His core philosophy, described in the article, resonates with me.
He says that no one seems to be happy with the house they have. If he says of someone's new place, "Wow, this is great," then they say, "Well, it's O.K. for now."
He says that the attention paid to renovating, reorganizing, building and rebuilding "distracts us from the more demanding work of becoming better partners, caretakers and friends."
I like it when he complains that style is unstudied, but I don't like it when he says, "We abide by all of these prescriptions that are essentially visual."
Yikes. For a person who defines her individuality by playing among the visual elements of the world, I'm not so excited by his suggestion to set my table with newspaper, or place a rubber ducky on a plain wooden table, or hang a loop of twine from the bathroom sink to hold the toilet paper.

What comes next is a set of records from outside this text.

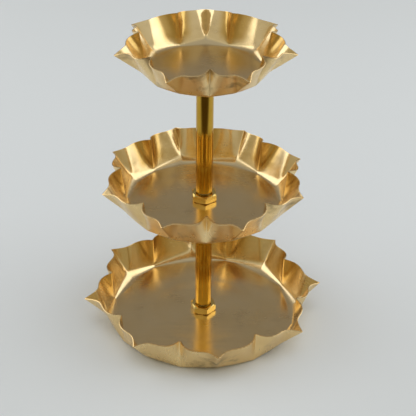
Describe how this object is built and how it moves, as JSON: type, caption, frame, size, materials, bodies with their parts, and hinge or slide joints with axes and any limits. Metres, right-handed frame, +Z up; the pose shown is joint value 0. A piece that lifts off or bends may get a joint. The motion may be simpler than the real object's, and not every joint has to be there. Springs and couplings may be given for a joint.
{
  "type": "tiered cake stand",
  "caption": "Tiered serving stand: shallow brass bowls with crimped petal-shaped rims, stacked by size on a slim round centre post with hexagon nuts at the joints.",
  "frame": {"origin": "on the post axis, on the plane that the lowest bowl rests on", "axes": "+Z up along the post; -Y towards the viewer, +X to the viewer's right"},
  "size_m": [0.2309, 0.224, 0.296],
  "materials": {
    "bowl_brass": "satin, fine brush lines and darker stains on the outside",
    "post_brass": "polished tube",
    "nut_brass": "polished",
    "fastener_brass": "plain machined",
    "bush_steel": "turned"
  },
  "bodies": {
    "root": {"bottom_bowl": "bowl_brass", "middle_bowl": "bowl_brass", "top_bowl": "bowl_brass", "lower_post_tube": "post_brass", "upper_post_tube": "post_brass", "lower_post_bottom_bush": "bush_steel", "lower_post_top_bush": "bush_steel", "upper_post_bottom_bush": "bush_steel", "upper_post_top_bush": "bush_steel", "lower_nut": "nut_brass", "middle_nut": "nut_brass", "base_washer": "fastener_brass", "base_bolt": "fastener_brass", "middle_stud": "bush_steel", "top_stud": "bush_steel"}
  },
  "joints": []
}
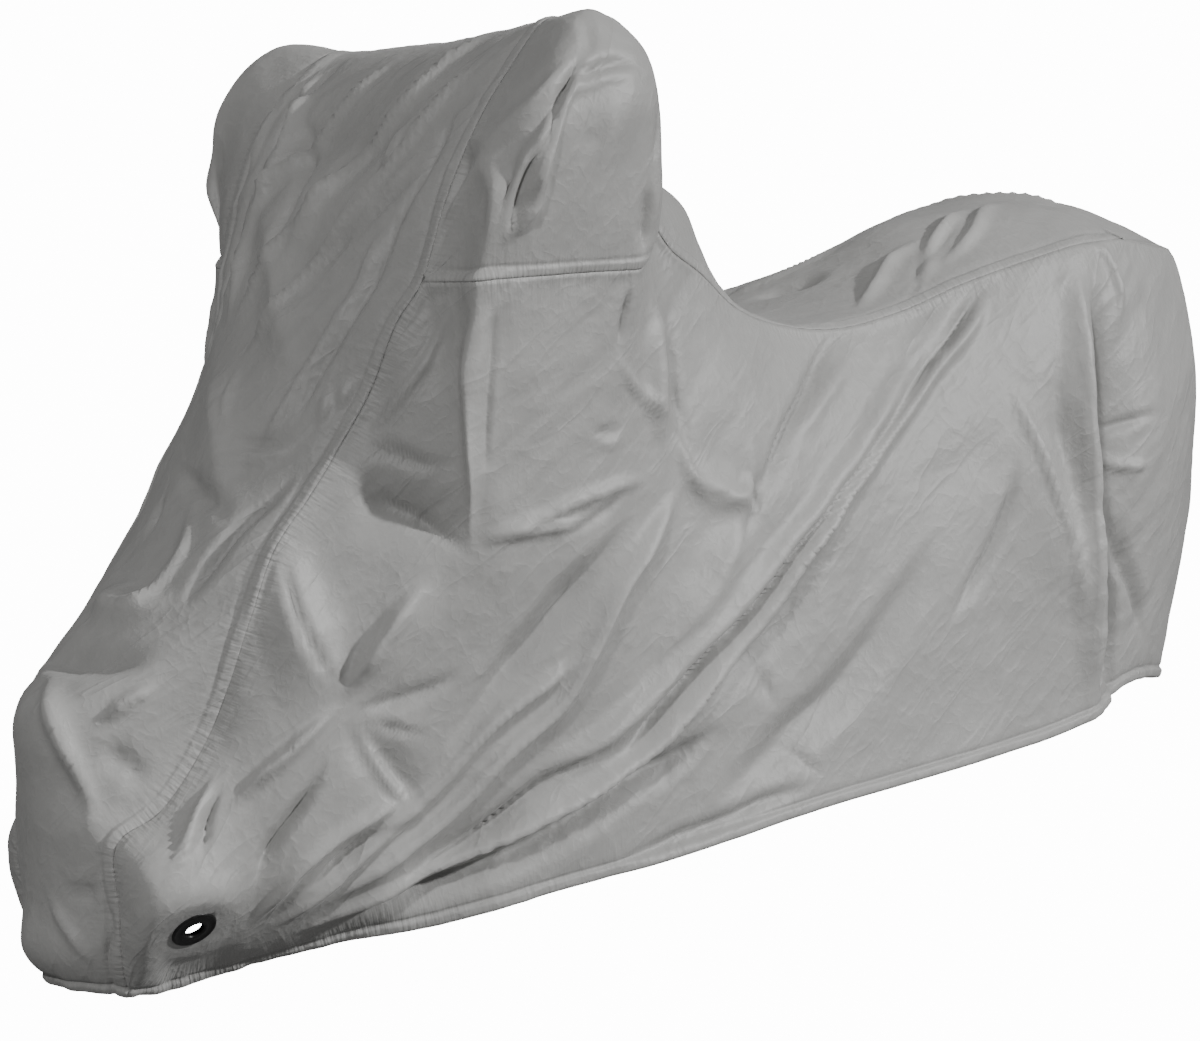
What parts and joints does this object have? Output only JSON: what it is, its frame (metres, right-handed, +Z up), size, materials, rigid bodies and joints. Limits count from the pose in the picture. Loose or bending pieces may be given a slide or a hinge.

He says that, "Candles don't set a mood, people do." But I think that candles AND people set the mood. I live alone and I light candles every evening.
I think it rather comes down to the idea that we each have a core identity and that we are not the sum total of our things, or our relationships, or our careers, etc.
Shouldn't our 'style' be how we genuinely express ourselves in each of those contexts?
Maybe we crave the disconnect when we find a fatal flaw with our ability to express our identity in those arenas?
Does something trigger a panicky waking moment where we realize that we need to cut loose the connections to rediscover our core identity, to find ourselves back again?
I wonder if it is possible to never have that moment? To be blinded by routine? To check off all the boxes? To not worry about expressing our unique individuality because we keep ourselves busy? To not engage because we keep ourselves comfortable?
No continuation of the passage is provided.